Milli Vanilli's Fall From Grace Inspires Opera
FORT GREENE — They climbed to the highest of highs, then tumbled from grace in dramatic fashion.
But this is no Shakespearean play. An original opera is taking on the real life tragi-drama of pop culture's most famous lip-synchers — Milli Vanilli.
“WOW” is an experimental opera created by three Fort Greene residents covering the German pop duo's rise to fame, the on stage record malfunction that blew their cover and the press conference where Fab Morvan and Rob Pilatus were forced to return their Grammy award.
“Everyone knows what happened to these guys. ...It’s basically an opera already,” said professional theater director David Levine.
“These two guys wanted to be famous, they sell their voices to the devil for fame and fortune, they get fame and fortune and, when they demand their voices back, they are destroyed. “
Audience members can expect live musicians, theatrical sets and Milli Vanilli impersonators but they won’t hear “Blame It On The Rain” or “Girl I’m Gonna Miss You” will be absent.
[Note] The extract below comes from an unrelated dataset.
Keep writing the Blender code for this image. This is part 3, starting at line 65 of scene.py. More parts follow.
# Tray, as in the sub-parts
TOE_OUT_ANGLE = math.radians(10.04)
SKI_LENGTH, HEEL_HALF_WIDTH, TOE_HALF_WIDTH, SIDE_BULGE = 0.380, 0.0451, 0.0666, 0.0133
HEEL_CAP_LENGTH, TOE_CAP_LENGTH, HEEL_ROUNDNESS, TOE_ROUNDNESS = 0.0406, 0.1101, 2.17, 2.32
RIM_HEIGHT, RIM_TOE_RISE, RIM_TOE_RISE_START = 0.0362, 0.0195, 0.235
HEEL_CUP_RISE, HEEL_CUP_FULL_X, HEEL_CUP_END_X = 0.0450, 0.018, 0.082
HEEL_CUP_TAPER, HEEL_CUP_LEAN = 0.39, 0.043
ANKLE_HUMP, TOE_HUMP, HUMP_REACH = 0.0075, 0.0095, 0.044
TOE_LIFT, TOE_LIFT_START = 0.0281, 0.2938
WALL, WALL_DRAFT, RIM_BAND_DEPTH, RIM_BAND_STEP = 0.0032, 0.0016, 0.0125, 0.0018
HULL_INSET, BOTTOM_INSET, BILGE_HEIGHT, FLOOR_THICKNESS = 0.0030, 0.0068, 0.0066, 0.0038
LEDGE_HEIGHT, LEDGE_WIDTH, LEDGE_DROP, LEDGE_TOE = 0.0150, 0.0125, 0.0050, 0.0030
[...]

The music is a reconfigured version of Richard Wagner’s “Die Meistersinger von Nürnberg” — an opera about composing the perfect pop song — that is played live by a group of musicians.
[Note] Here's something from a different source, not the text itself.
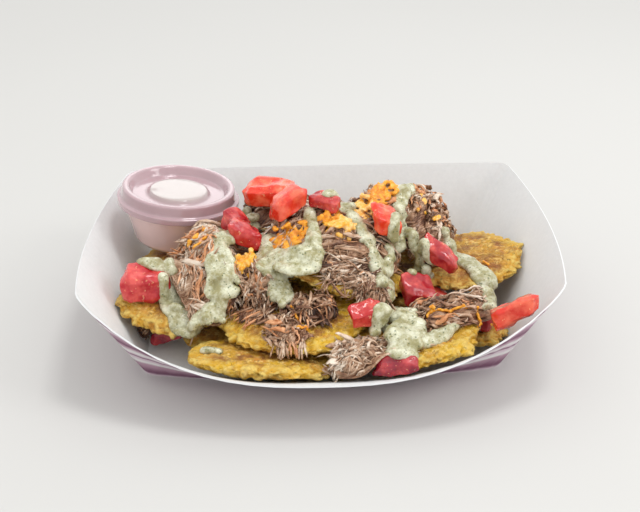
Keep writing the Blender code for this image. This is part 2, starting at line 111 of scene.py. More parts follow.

“The musicians get fed their parts just in time and it’s never the same piece twice,” Levine said. “They play it as they receive it which leaves it prone to all kinds of glitchy repetition. “
The result will be reminiscent of “Girl You Know it’s…” skipping over and over.
Levine first thought of the idea for a Milli Vanilli opera after seeing a 2001 episode of VH1’s "Behind the Music" that was based on the duo.
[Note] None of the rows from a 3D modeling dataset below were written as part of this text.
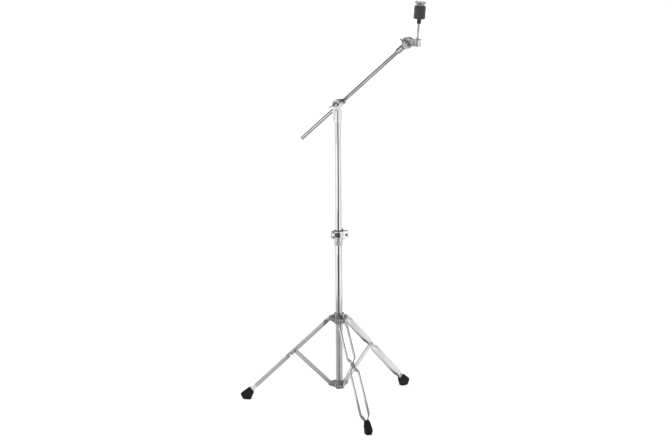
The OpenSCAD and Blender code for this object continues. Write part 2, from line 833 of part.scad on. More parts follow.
module rod_screw() {
    color("#3a3a3c") rod_place() rod_y(rod_screw_r, rod_d / 2 + screw_gap, boss_d / 2 - screw_sink);
}

module cymbal_sleeve() {
    color("#1c1c1e") rod_place() difference() {
        union() {
            translate([0, 0, seat_z - sleeve_shoulder_h])
                cylinder(r = sleeve_shoulder_r, h = sleeve_shoulder_h);
            translate([0, 0, seat_z]) cylinder(r = sleeve_r, h = 2 * felt_h - sleeve_short);
        }
        translate([0, 0, seat_z - sleeve_shoulder_h - 1])
            cylinder(d = rod_d + 2 * fixed_fit, h = sleeve_shoulder_h + 2 * felt_h + 2);
    }
}

module felt(z0, bore_r) {
    color("#444448") rod_place() translate([0, 0, z0]) difference() {
        cylinder(d = felt_d, h = felt_h);
        translate([0, 0, -1]) cylinder(r = bore_r, h = felt_h + 2);
    }
}

module lower_felt() { felt(seat_z, sleeve_r + fixed_fit); }
module upper_felt() { felt(seat_z + felt_h + face_gap, sleeve_r + strip_gap); }

// The cymbal's nut: a flanged boss with two upright wings.
module cymbal_wing_nut() {
    wing_x = 5.6;
    wing_w = 12;
    color("#9c9c9a") rod_place()
        translate([0, 0, seat_z + 2 * felt_h + 2 * face_gap]) difference() {
            union() {
                cylinder(r = nut_flange_r, h = nut_flange_h);
                translate([0, 0, nut_flange_h])
                    cylinder(r1 = nut_hub_r, r2 = nut_hub_r * 0.78, h = nut_hub_h);
                for (turn = [0, 180])
                    rotate([90, 0, turn]) translate([0, 0, -nut_wing_t / 2]) linear_extrude(nut_wing_t) {
                        polygon([
                            [wing_x - 1, 1], [wing_x + wing_w - 4, 2.2],
                            [wing_x + wing_w, 7], [wing_x + wing_w, 11],
                            [wing_x + wing_w - 2.5, 13.6], [wing_x + 2.5, 13.6],
                            [wing_x, 11]
                        ]);
                    }
            }
            translate([0, 0, -1]) cylinder(d = rod_d + 2 * slide_fit, h = 20);
        }
}

// ---------- the nodes ----------

base_tube();
base_tube_plug();
brace_collar();
brace_collar_rivets();
leg_collar();
leg_lock_screw();
leg_strip(0, 1);  // front_leg_strip_a
leg_strip(0, -1);  // front_leg_strip_b
leg_rivets(0);  // front_leg_rivets
foot(0);  // front_foot
brace(0);  // front_brace
leg_strip(1, 1);  // right_leg_strip_a
leg_strip(1, -1);  // right_leg_strip_b
leg_rivets(1);  // right_leg_rivets
foot(1);  // right_foot
brace(1);  // right_brace
leg_strip(2, 1);  // left_leg_strip_a
leg_strip(2, -1);  // left_leg_strip_b
leg_rivets(2);  // left_leg_rivets
foot(2);  // left_foot
brace(2);  // left_brace
clamp_socket();
clamp_jaw();
clamp_inlay();
clamp_hinge_pin();
clamp_bolt();
clamp_washer();
clamp_wing_nut();
tube_bushing();
upper_tube();
boom_yoke();
boom_holder();
holder_liner();
boom_bolt();
boom_washer();
boom_wing_nut();
boom_tube();
boom_tail_plug();
tilter_socket();
socket_screw();
tilter_head();
tilter_bolt();
tilter_washer();
tilter_wing_nut();
cymbal_rod();
rod_screw();
cymbal_sleeve();
lower_felt();
upper_felt();
cymbal_wing_nut();
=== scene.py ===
import json
import math

import bpy
from mathutils import Matrix, Vector

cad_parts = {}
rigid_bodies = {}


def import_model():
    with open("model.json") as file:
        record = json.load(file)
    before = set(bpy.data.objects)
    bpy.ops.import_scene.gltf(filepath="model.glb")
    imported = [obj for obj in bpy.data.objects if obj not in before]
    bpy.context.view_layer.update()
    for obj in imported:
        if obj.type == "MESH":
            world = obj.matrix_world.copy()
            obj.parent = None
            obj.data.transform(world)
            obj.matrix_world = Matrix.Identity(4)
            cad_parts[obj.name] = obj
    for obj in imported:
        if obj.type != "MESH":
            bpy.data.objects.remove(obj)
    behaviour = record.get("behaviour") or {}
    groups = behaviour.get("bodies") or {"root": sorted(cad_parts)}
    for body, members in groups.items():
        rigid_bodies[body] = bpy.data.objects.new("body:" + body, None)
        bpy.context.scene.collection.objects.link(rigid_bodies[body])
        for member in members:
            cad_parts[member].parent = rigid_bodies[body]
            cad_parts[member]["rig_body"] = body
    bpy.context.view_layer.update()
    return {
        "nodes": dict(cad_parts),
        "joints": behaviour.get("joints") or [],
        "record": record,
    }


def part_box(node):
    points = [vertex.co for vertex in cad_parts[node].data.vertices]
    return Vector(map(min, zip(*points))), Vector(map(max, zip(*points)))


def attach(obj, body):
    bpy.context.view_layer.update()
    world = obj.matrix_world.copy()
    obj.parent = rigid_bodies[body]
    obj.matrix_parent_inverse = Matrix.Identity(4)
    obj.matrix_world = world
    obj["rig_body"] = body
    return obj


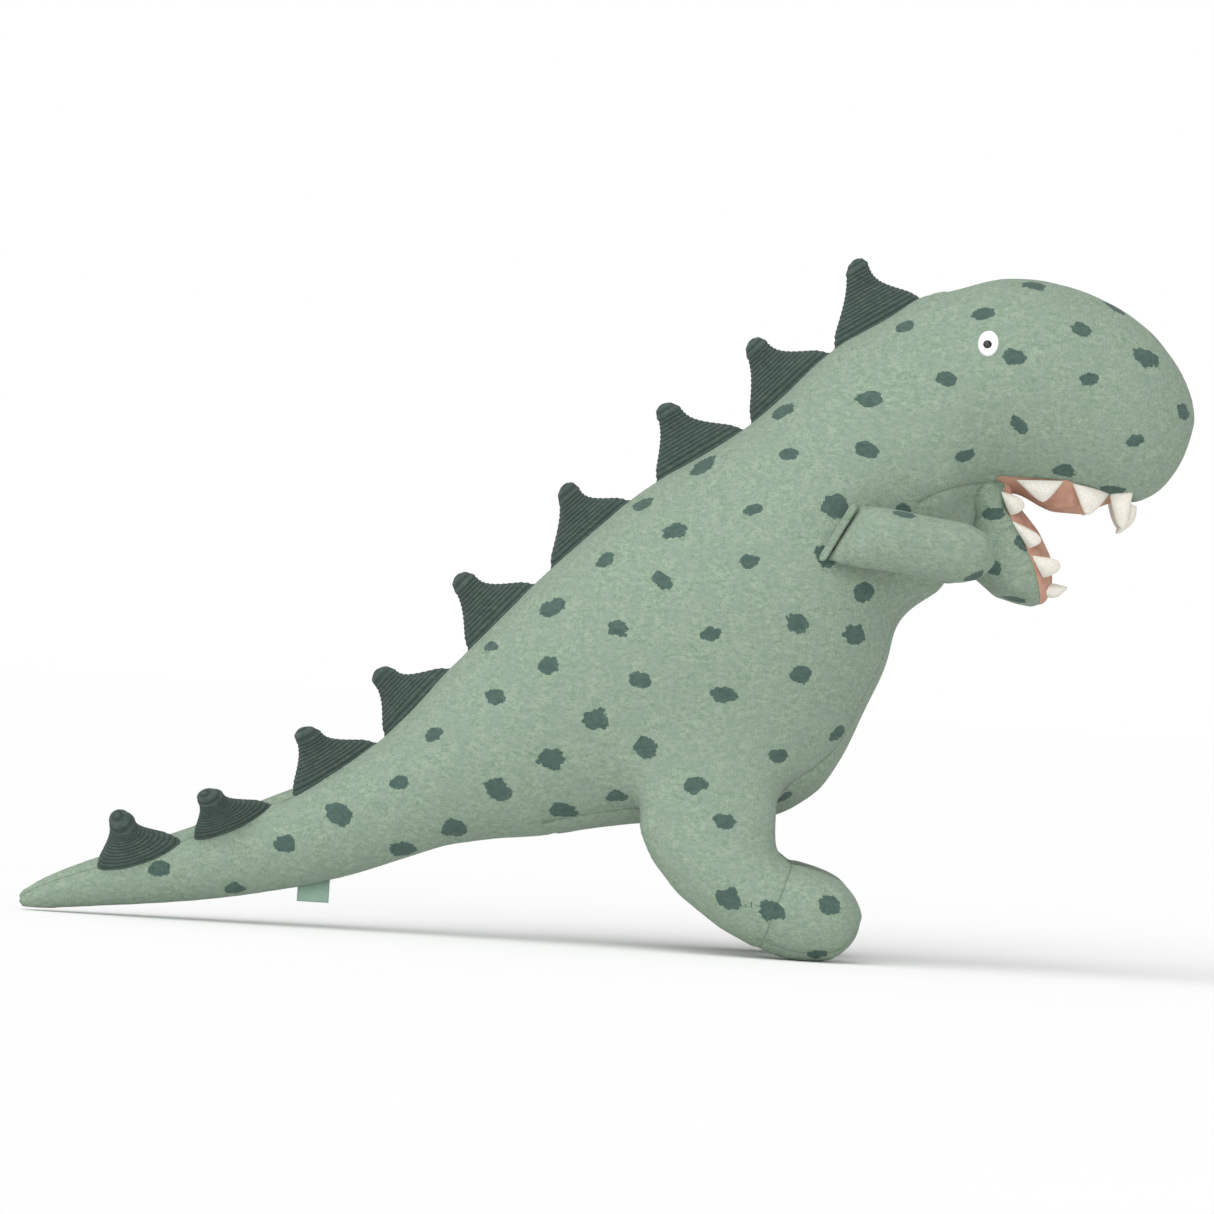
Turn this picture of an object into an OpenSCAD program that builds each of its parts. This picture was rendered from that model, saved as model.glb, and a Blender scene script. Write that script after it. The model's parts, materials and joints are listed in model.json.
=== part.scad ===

“One of them dies of an overdose a couple of years after the scandal hits so for me it was a classically operatic kind of arc,” he said. “And it’s a sad one and a real one.”
Ten years later, Levine began to bring his opera to life by collaborating with musical composer Joe Diebes and poet Christian Hawkey.
The trio received an artist residency at Fort Greene’s BRIC House — a performing arts and media space — and their opera has grown from there. The show, which is still a "work-in-progress," now has dozens of participants including stage and tech crews, dancers, musicians and storytellers.
The six-episode, nearly 80-minute opera will be showing at BRIC House at 647 Fulton St. on Jan. 23 through 25 and Jan. 30 through Feb. 1 at 8 p.m.